Since her incarceration over 32 years ago, Charmaine life in prison been marked by a complete absence of any violence, an exemplary disciplinary record, and an impressive list of achievements and record of service. She has participated in and completed several programs aimed at violence prevention, assisting survivors of sexual abuse, and utilizing restorative justice practices. Ms. Pfender has worked at numerous jobs during her incarceration, including many pertaining to her skills in carpentry and building and construction trades, skills that she obtained while in prison. Currently, she works with the Canine Partners for Life program as a dog handler for a Lion’s Club program that trains service dogs; she works as a Braille transcriber for the Lion’s Club; Create for Kids community work program; and she is the chairperson of special events committee in the progressive housing unit she lives on, which is an honors unit for inmates with exceptional disciplinary records. Ms. Pfender’s maturation into a community-oriented adult with an impressive record of service, educational and vocational achievement is also reflected in the fact that she has never engaged in an act of violence while in prison and maintained an exemplary disciplinary record over the course of 32 years.
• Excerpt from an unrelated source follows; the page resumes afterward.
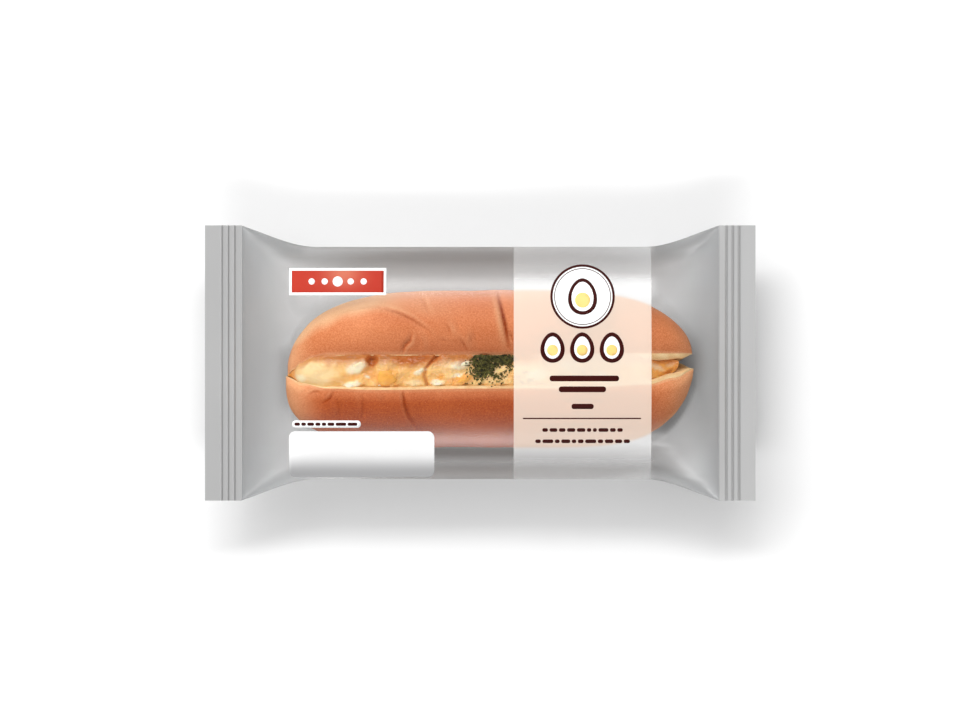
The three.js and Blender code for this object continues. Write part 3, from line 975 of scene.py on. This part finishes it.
def fillingMesh():
    bm = bmesh.new()
    bmesh.ops.create_grid(bm, x_segments=filling["steps"][0], y_segments=filling["steps"][1], size=0.5)
    warm, tan, white = addLayers(bm, "warmth", "shade", "white")
    topShare, sideShare = filling["topShare"], filling["sideShare"]
    for v in bm.verts:
        u, w = v.co.x + 0.5, v.co.y + 0.5
        x = mix(filling["left"], filling["right"], u)
        opening = smoothStep(*filling["opening"], x)
        hinge = (through(upperLobe["hinge"], x) + through(lowerLobe["hinge"], x)) / 2
        ends = math.sqrt(max(1 - abs(2 * u - 1) ** filling["endPowers"][u >= 0.5], 0))
        low, high = (
            mix(hinge, through(lobe["lip"], x) + past + more * opening, ends)
            for lobe, past, more in zip((lowerLobe, upperLobe), filling["lips"], filling["openLips"])
        )
        floorZ = roll["centreZ"] - filling["floorDepth"] * lobeFrame(round(x, 3), True)[4]
        if w < topShare:
            y = mix(low, high, w / topShare)
            z = fillHeight(x, y)
        elif w < topShare + sideShare:
            t = (w - topShare) / sideShare
            y = mix(high, hinge, t)
            z = mix(fillHeight(x, high), floorZ, t)
        else:
            t = (w - topShare - sideShare) / sideShare
            y = mix(hinge, low, t)
            z = mix(floorZ, fillHeight(x, low), t)
        v.co = Vector((x, y, z))
        pocket = smoothStep(*filling["pocket"], x + noseAt(y))
        v[warm] = clamp(softSpots(warmth, x, y, filling["warmEdge"]) + pocket)
        v[white] = clamp(softSpots(whiteness, x, y, filling["whiteEdge"]))
        under = shadeUnderLip(x, high - y)
        # Painted shade: in hollows, along the crack and under the upper lip.
        v[tan] = clamp(softSpots(tanShade, x, y) + crack["tone"] * crackAt(x, y) + under)
    bmesh.ops.remove_doubles(bm, verts=bm.verts, dist=1e-3)
    bmesh.ops.recalc_face_normals(bm, faces=bm.faces)
    return bm


fillMesh = fillingMesh()


# Chopped pieces of white and yolk
chopped = dict(
    squareness=3.4, reach=0.86,  # of the lump before it is cut
    cutReach=(0.55, 0.8), cutDepth=0.85,
    swell=(0.26, 1.3), grit=(0.06, 4),  # as height and scale
    tallShare=0.8, tallest=3.4, tilt=10, cuts=3,
    whiteSunk=0.32, yolkSunk=0.3,  # shares of a piece's own height
    # Small pieces that lie at random under the panel.
    strays=9, strayAlong=(14, 78), strayMargins=(1.0, 0.6), straySizes=(0.9, 1.8), strayLengths=(0.8, 1.6),
    strayHeight=0.6, straySunk=0.5, strayTilt=0.4,
)


# A blocky lump with a few flat cuts.
def chunk(draw, size, cuts, detail=4):
    bm = bmesh.new()
    bmesh.ops.create_icosphere(bm, subdivisions=detail, radius=1.0)
    planes = []
    for _ in range(cuts):
        axis = Vector((draw.gauss(0, 1), draw.gauss(0, 1), draw.gauss(0, 0.5))).normalized()
        planes.append((axis, draw.uniform(*chopped["cutReach"])))
    seed = Vector((draw.uniform(0, 50), draw.uniform(0, 50), draw.uniform(0, 50)))
    power = chopped["squareness"]
    (swell, swellScale), (grit, gritScale) = chopped["swell"], chopped["grit"]
    for v in bm.verts:
        v.co *= chopped["reach"] / sum(abs(c) ** power for c in v.co) ** (1 / power)
        v.co *= 1 + swell * noise.noise(v.co * swellScale + seed)
        for axis, reach in planes:
            over = v.co.dot(axis) - reach
            if over > 0:
                v.co -= axis * over * chopped["cutDepth"]
        v.co *= 1 + grit * noise.noise(v.co * gritScale + seed)
    bmesh.ops.scale(bm, vec=size, verts=bm.verts)
    return bm


def placeChunk(target, bm, x, y, z, turn, tilt):
    spin = Matrix.Rotation(turn, 4, "Z") @ Matrix.Rotation(tilt, 4, "X")
    bmesh.ops.transform(bm, matrix=Matrix.Translation((x, y, z)) @ spin, verts=bm.verts)
    joinInto(target, bm)


# The pieces that stand out most, as (x, y, length, width, turn in degrees).
whitePieces = [
    (-50.6, -1.2, 7.4, 3.6, 27), (-53.8, -9.3, 5.0, 2.0, 9), (-46.9, -5.8, 1.8, 1.3, 0),
    (-25.0, -3.2, 4.8, 1.5, 24), (-17.9, -8.6, 4.2, 2.0, 5), (-7.4, -0.3, 6.8, 2.6, 14),
    (-9.6, -5.2, 3.8, 1.1, 8), (-41.6, -9.2, 2.2, 0.9, 0),
    (23.0, -4.5, 8.0, 4.6, 20), (36.0, -1.0, 6.0, 4.0, -25),
    (50.0, -5.5, 7.0, 4.0, 12),
]
yolkPieces = [
    (-38.8, -6.3, 8.4, 7.0, 8), (-7.0, -7.0, 6.0, 2.2, 14), (-16.2, -5.8, 2.2, 1.5, 0),
    (29.0, -7.0, 7.0, 4.4, 0), (43.0, 0.6, 6.0, 4.6, 35), (60.0, -3.5, 7.6, 5.6, 10),
    (69.0, -4.4, 5.0, 3.0, 12),
]


def chunkMeshes():
    draw = random.Random(filling["seed"])
    whites, yolks = bmesh.new(), bmesh.new()
    kinds = ((whites, whitePieces, chopped["whiteSunk"]), (yolks, yolkPieces, chopped["yolkSunk"]))
    for target, pieces, sunk in kinds:
        for x, y, length, width, turn in pieces:
            tall = min(chopped["tallShare"] * width, chopped["tallest"])
            bm = chunk(draw, (length / 2, width / 2, tall / 2), chopped["cuts"])
            lift = fillHeight(x, y) - sunk * tall
            tilt = draw.uniform(-chopped["tilt"], chopped["tilt"])
            placeChunk(target, bm, x, y, lift, math.radians(turn), math.radians(tilt))
    lowMargin, highMargin = chopped["strayMargins"]
    for _ in range(chopped["strays"]):
        x = draw.uniform(*chopped["strayAlong"])
        low, high = through(lowerLobe["lip"], x), through(upperLobe["lip"], x)
        y = draw.uniform(low + lowMargin, high - highMargin)
        size = draw.uniform(*chopped["straySizes"])
        length = size * draw.uniform(*chopped["strayLengths"])
        bm = chunk(draw, (length, size, size * chopped["strayHeight"]), chopped["cuts"], 2)
        target = whites if draw.random() < 0.5 else yolks
        lift = fillHeight(x, y) - chopped["straySunk"] * size
        turn, tilt = draw.uniform(0, 6.3), draw.uniform(-chopped["strayTilt"], chopped["strayTilt"])
        placeChunk(target, bm, x, y, lift, turn, tilt)
    return whites, yolks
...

The 18-year-old who made a fateful decision to accompany her friend for what she presumed would be a typical date has transformed her life. Charmaine is a living testament to the rectitude of the U.S. Supreme Court’s recognition that mandatory life without parole is an inappropriate and disproportionate punishment for teenagers, in part, due to their possessing less fixed characters and therefore being more amenable to rehabilitation. As anticipated by Miller and Montgomery, the continued incarceration of Charmaine Pfender serves no penological purpose and should come to an end.